See the alignment of circumstances here? I want to knit a cowl for my sister. I want to try brioche knitting. I have this hank of yarn that has potential to misbehave, colour-wise, in a lot of patterns.

Put all that together, and you get this:



It occurred to me that all the slipping and yarnovering you do in brioche might work in my favour here, and blend the colours of the yarn together. Sure enough, it does - there's some pretty bold striping going on in the ribbing at the caston edge, but once the brioche starts, you'd scarcely believe it's the same yarn. Instead of blotches of colour here and there, it looks almost like I'm holding two different yarns together, producing a marled sort of effect.

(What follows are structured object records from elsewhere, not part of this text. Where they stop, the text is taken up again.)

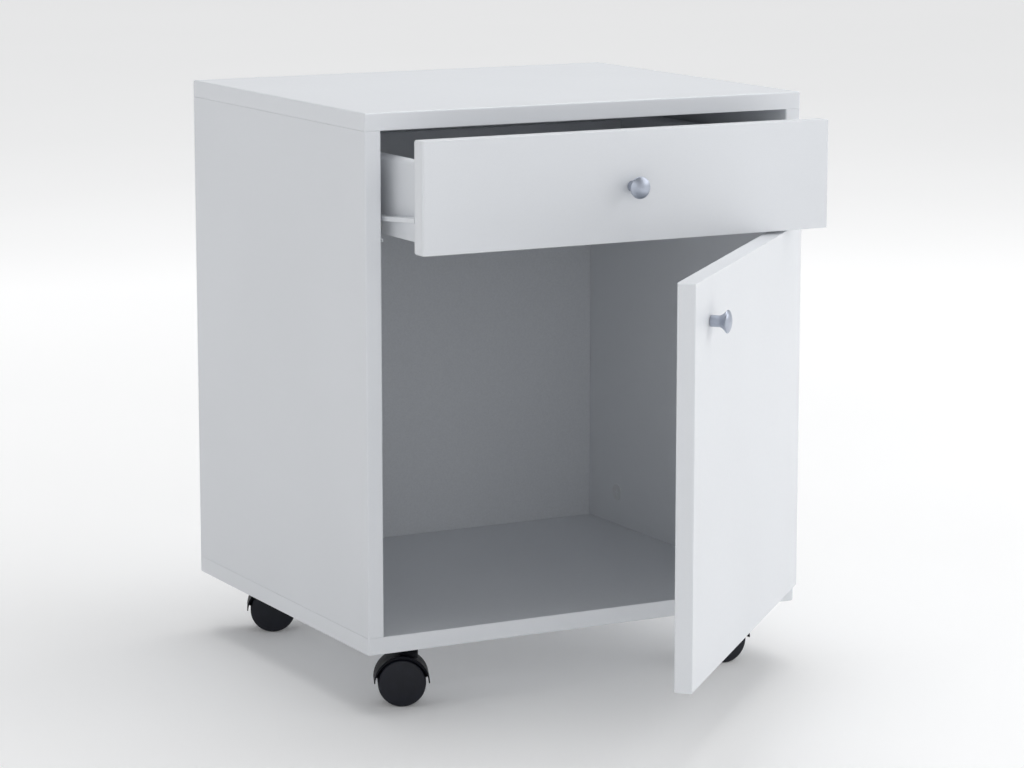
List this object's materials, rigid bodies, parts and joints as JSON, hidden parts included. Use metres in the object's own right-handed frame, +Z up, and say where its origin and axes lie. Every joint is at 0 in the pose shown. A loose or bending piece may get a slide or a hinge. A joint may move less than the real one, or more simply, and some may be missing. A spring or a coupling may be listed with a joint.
{
  "type": "rolling pedestal cabinet",
  "caption": "White rolling pedestal cabinet: a drawer on roller runners over a right-hinged inset door, round knobs, hooded twin-wheel swivel casters.",
  "frame": {"origin": "on the floor, in the middle of the space taken with the drawer and door ajar as stored; the carcass's own middle is 155 mm further back", "axes": "+X to the cabinet's right as seen from the front, +Y to its back, +Z up"},
  "size_m": [0.45, 0.689, 0.544],
  "materials": {
    "white_board": "white melamine-faced board, satin",
    "hardboard": "white-faced hardboard, matt",
    "white_steel": "white powder coat",
    "hinge_steel": "nickel-plated, satin",
    "knob_metal": "satin silver, faintly blue",
    "pin_steel": "bright zinc-plated",
    "black_plastic": "black nylon, satin",
    "roller_plastic": "white acetal"
  },
  "bodies": {
    "carcass": {"top_panel": "white_board", "bottom_panel": "white_board", "side_panel_left": "white_board", "side_panel_right": "white_board", "back_panel": "hardboard", "cabinet_rail_left": "white_steel", "cabinet_rail_right": "white_steel", "hinge_plate_upper": "hinge_steel", "hinge_arm_upper": "hinge_steel", "arm_pin_upper": "pin_steel", "hinge_plate_lower": "hinge_steel", "hinge_arm_lower": "hinge_steel", "arm_pin_lower": "pin_steel", "caster_plate_front_left": "black_plastic", "caster_plate_front_right": "black_plastic", "caster_plate_rear_left": "black_plastic", "caster_plate_rear_right": "black_plastic"},
    "drawer": {"drawer_front": "white_board", "drawer_side_left": "white_board", "drawer_side_right": "white_board", "drawer_back": "white_board", "drawer_bottom": "hardboard", "drawer_rail_left": "white_steel", "drawer_rail_right": "white_steel", "drawer_knob": "knob_metal", "drawer_knob_screw": "pin_steel"},
    "door": {"door_panel": "white_board", "door_knob": "knob_metal", "door_knob_screw": "pin_steel", "hinge_cup_upper": "hinge_steel", "cup_pin_upper": "pin_steel", "hinge_cup_lower": "hinge_steel", "cup_pin_lower": "pin_steel"},
    "cabinet_roller_left": {"cabinet_roller_left": "roller_plastic"},
    "drawer_roller_left": {"drawer_roller_left": "roller_plastic"},
    "cabinet_roller_right": {"cabinet_roller_right": "roller_plastic"},
    "drawer_roller_right": {"drawer_roller_right": "roller_plastic"},
    "arm_link_upper": {"arm_link_upper": "hinge_steel", "knee_pin_upper": "pin_steel"},
    "cup_link_upper": {"cup_link_upper": "hinge_steel"},
    "arm_link_lower": {"arm_link_lower": "hinge_steel", "knee_pin_lower": "pin_steel"},
    "cup_link_lower": {"cup_link_lower": "hinge_steel"},
    "caster_swivel_front_left": {"caster_hood_front_left": "black_plastic", "caster_axle_front_left": "pin_steel"},
    "caster_wheel_front_left_a": {"caster_wheel_front_left_a": "black_plastic"},
    "caster_wheel_front_left_b": {"caster_wheel_front_left_b": "black_plastic"},
    "caster_swivel_front_right": {"caster_hood_front_right": "black_plastic", "caster_axle_front_right": "pin_steel"},
    "caster_wheel_front_right_a": {"caster_wheel_front_right_a": "black_plastic"},
    "caster_wheel_front_right_b": {"caster_wheel_front_right_b": "black_plastic"},
    "caster_swivel_rear_left": {"caster_hood_rear_left": "black_plastic", "caster_axle_rear_left": "pin_steel"},
    "caster_wheel_rear_left_a": {"caster_wheel_rear_left_a": "black_plastic"},
    "caster_wheel_rear_left_b": {"caster_wheel_rear_left_b": "black_plastic"},
    "caster_swivel_rear_right": {"caster_hood_rear_right": "black_plastic", "caster_axle_rear_right": "pin_steel"},
    "caster_wheel_rear_right_a": {"caster_wheel_rear_right_a": "black_plastic"},
    "caster_wheel_rear_right_b": {"caster_wheel_rear_right_b": "black_plastic"}
  },
  "joints": [
    {"name": "drawer_slide", "type": "slide", "parent": "carcass", "child": "drawer", "axis": [0, -1, 0], "range_m": [-0.076, 0.174]},
    {"name": "cabinet_roller_left_turn", "type": "hinge", "parent": "carcass", "child": "cabinet_roller_left", "pos_m": [-0.201, -0.006, 0.443], "axis": [1, 0, 0], "range_deg": [-582, 1331]},
    {"name": "drawer_roller_left_turn", "type": "hinge", "parent": "drawer", "child": "drawer_roller_left", "pos_m": [-0.2008, 0.229, 0.4384], "axis": [1, 0, 0], "range_deg": [-582, 1331]},
    {"name": "cabinet_roller_right_turn", "type": "hinge", "parent": "carcass", "child": "cabinet_roller_right", "pos_m": [0.201, -0.006, 0.443], "axis": [1, 0, 0], "range_deg": [-582, 1331]},
    {"name": "drawer_roller_right_turn", "type": "hinge", "parent": "drawer", "child": "drawer_roller_right", "pos_m": [0.2008, 0.229, 0.4384], "axis": [1, 0, 0], "range_deg": [-582, 1331]},
    {"name": "door_swing", "type": "hinge", "parent": "cup_link_upper", "child": "door", "pos_m": [0.2032, -0.04981, 0.35], "axis": [0, 0, 1], "range_deg": [-45, 47]},
    {"name": "arm_link_upper_turn", "type": "hinge", "parent": "carcass", "child": "arm_link_upper", "pos_m": [0.193, -0.012, 0.35], "axis": [0, 0, 1], "range_deg": [-56.25, 58.75]},
    {"name": "cup_link_upper_turn", "type": "hinge", "parent": "arm_link_upper", "child": "cup_link_upper", "pos_m": [0.1727, -0.03211, 0.35], "axis": [0, 0, 1], "range_deg": [-58.75, 56.25]},
    {"name": "arm_link_lower_turn", "type": "hinge", "parent": "carcass", "child": "arm_link_lower", "pos_m": [0.193, -0.012, 0.15], "axis": [0, 0, 1], "range_deg": [-56.25, 58.75]},
    {"name": "cup_link_lower_turn", "type": "hinge", "parent": "arm_link_lower", "child": "cup_link_lower", "pos_m": [0.1727, -0.03211, 0.15], "axis": [0, 0, 1], "range_deg": [-58.75, 56.25]},
    {"name": "caster_front_left_swivel", "type": "hinge", "parent": "carcass", "child": "caster_swivel_front_left", "pos_m": [-0.169, -0.002, 0.05], "axis": [0, 0, 1], "continuous": true},
    {"name": "caster_wheel_front_left_a_spin", "type": "hinge", "parent": "caster_swivel_front_left", "child": "caster_wheel_front_left_a", "pos_m": [-0.17456, 0.00051, 0.022], "axis": [-0.4115, -0.9114, 0], "continuous": true},
    {"name": "caster_wheel_front_left_b_spin", "type": "hinge", "parent": "caster_swivel_front_left", "child": "caster_wheel_front_left_b", "pos_m": [-0.17456, 0.00051, 0.022], "axis": [-0.4115, -0.9114, 0], "continuous": true},
    {"name": "caster_front_right_swivel", "type": "hinge", "parent": "carcass", "child": "caster_swivel_front_right", "pos_m": [0.169, -0.002, 0.05], "axis": [0, 0, 1], "continuous": true},
    {"name": "caster_wheel_front_right_a_spin", "type": "hinge", "parent": "caster_swivel_front_right", "child": "caster_wheel_front_right_a", "pos_m": [0.1629, -0.00221, 0.022], "axis": [0.0349, -0.9994, 0], "continuous": true},
    {"name": "caster_wheel_front_right_b_spin", "type": "hinge", "parent": "caster_swivel_front_right", "child": "caster_wheel_front_right_b", "pos_m": [0.1629, -0.00221, 0.022], "axis": [0.0349, -0.9994, 0], "continuous": true},
    {"name": "caster_rear_left_swivel", "type": "hinge", "parent": "carcass", "child": "caster_swivel_rear_left", "pos_m": [-0.169, 0.312, 0.05], "axis": [0, 0, 1], "continuous": true},
    {"name": "caster_wheel_rear_left_a_spin", "type": "hinge", "parent": "caster_swivel_rear_left", "child": "caster_wheel_rear_left_a", "pos_m": [-0.16343, 0.30952, 0.022], "axis": [0.4067, 0.9135, 0], "continuous": true},
    {"name": "caster_wheel_rear_left_b_spin", "type": "hinge", "parent": "caster_swivel_rear_left", "child": "caster_wheel_rear_left_b", "pos_m": [-0.16343, 0.30952, 0.022], "axis": [0.4067, 0.9135, 0], "continuous": true},
    {"name": "caster_rear_right_swivel", "type": "hinge", "parent": "carcass", "child": "caster_swivel_rear_right", "pos_m": [0.169, 0.312, 0.05], "axis": [0, 0, 1], "continuous": true},
    {"name": "caster_wheel_rear_right_a_spin", "type": "hinge", "parent": "caster_swivel_rear_right", "child": "caster_wheel_rear_right_a", "pos_m": [0.17167, 0.31748, 0.022], "axis": [-0.8988, 0.4384, 0], "continuous": true},
    {"name": "caster_wheel_rear_right_b_spin", "type": "hinge", "parent": "caster_swivel_rear_right", "child": "caster_wheel_rear_right_b", "pos_m": [0.17167, 0.31748, 0.022], "axis": [-0.8988, 0.4384, 0], "continuous": true}
  ],
  "couplings": [
    {"joint": "cabinet_roller_left_turn", "follows": "drawer_slide", "rad_per_m": 133.33},
    {"joint": "drawer_roller_left_turn", "follows": "drawer_slide", "rad_per_m": 133.33},
    {"joint": "cabinet_roller_right_turn", "follows": "drawer_slide", "rad_per_m": 133.33},
    {"joint": "drawer_roller_right_turn", "follows": "drawer_slide", "rad_per_m": 133.33},
    {"joint": "arm_link_upper_turn", "follows": "door_swing", "ratio": 1.25},
    {"joint": "cup_link_upper_turn", "follows": "door_swing", "ratio": -1.25},
    {"joint": "arm_link_lower_turn", "follows": "door_swing", "ratio": 1.25},
    {"joint": "cup_link_lower_turn", "follows": "door_swing", "ratio": -1.25}
  ]
}
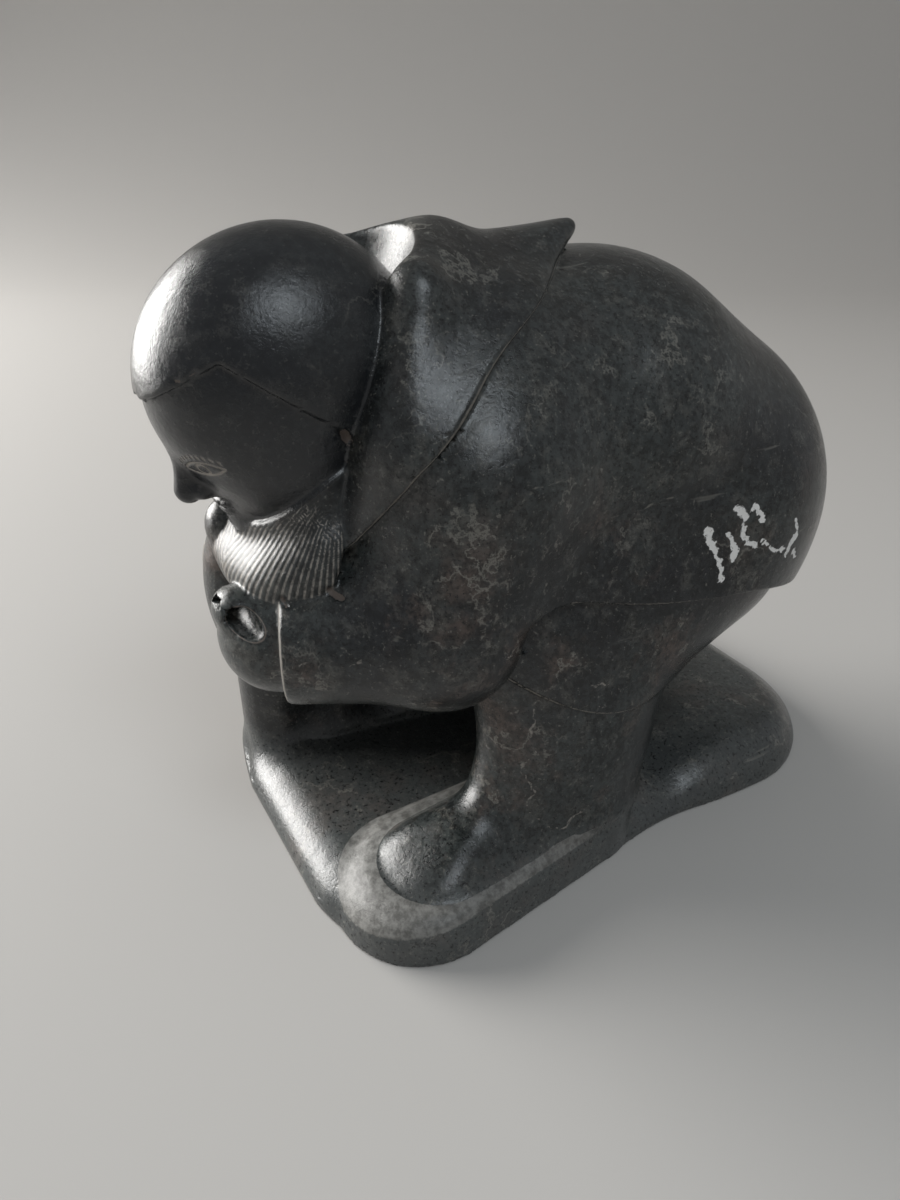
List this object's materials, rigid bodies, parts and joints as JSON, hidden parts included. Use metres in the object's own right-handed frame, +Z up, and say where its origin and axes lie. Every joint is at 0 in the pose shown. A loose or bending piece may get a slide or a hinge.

I feel so clever when I imagine how something will turn out and it actually turns out the way I'd envisioned.

There is one thing that is nagging at me, though, and you might be able to tell what it is from the photo. The brioche fabric seems to be biasing a bit. I can't tell if this is because the thing is still being scooted around a circular - the brioche leans in the same direction that I move the fabric as I work - or if it's a true bias in the fabric. I have this feeling that the fabric shouldn't be biased in any event, so if it's really the fabric, then that would suggest that I'm doing something wrong. I can give it a little tug and straighten it out, though, which makes me think that it'll get sorted out with blocking. We shall see what we shall see.

In the meantime, I'll keep on barking and burping away.

Now there's a sentence I never thought I'd put on the Internet.